Baby Step 1: Save $1,000 for Your Starter Emergency Fund

This is a small emergency fund to cover unexpected expenses while you’re working on paying off debt.
Baby Step 2: Pay Off All Debt (Except the House) Using the Debt Snowball

List your debts from smallest to largest, regardless of interest rate. Pay off the smallest one first while making minimum payments on the others.
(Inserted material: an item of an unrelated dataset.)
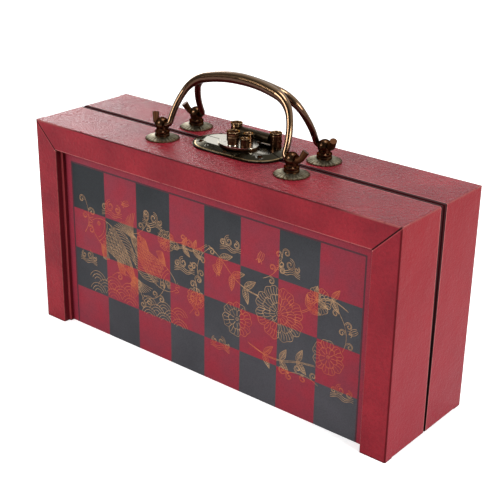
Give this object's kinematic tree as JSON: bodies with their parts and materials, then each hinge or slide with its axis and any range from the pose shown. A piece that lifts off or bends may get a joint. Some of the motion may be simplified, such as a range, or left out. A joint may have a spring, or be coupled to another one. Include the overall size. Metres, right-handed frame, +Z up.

Then, move to the next smallest, rolling the amount you paid from the first debt into the next one.
Baby Step 3: Save 3–6 Months of Expenses in a Fully Funded Emergency Fund

Once you’re debt-free (except for your mortgage), build a fully funded emergency fund to cover 3-6 months of living expenses.
Baby Step 4: Invest 15% of Your Household Income in Retirement

Start investing 15% of your gross income into retirement accounts, such as 401(k)s and IRAs.
Baby Step 5: Save for Your Children’s College Fund

Begin saving for your children’s education through tax-favored plans like a 529 plan or an ESA (Education Savings Account).
Baby Step 6: Pay Off Your Home Early

Focus on paying off your mortgage as quickly as possible.
Baby Step 7: Build Wealth and Give

With all debts paid and your financial foundation solid, continue to build wealth, invest wisely, and give generously to causes you care about.
These steps are meant to be followed in order, with each step building on the previous one.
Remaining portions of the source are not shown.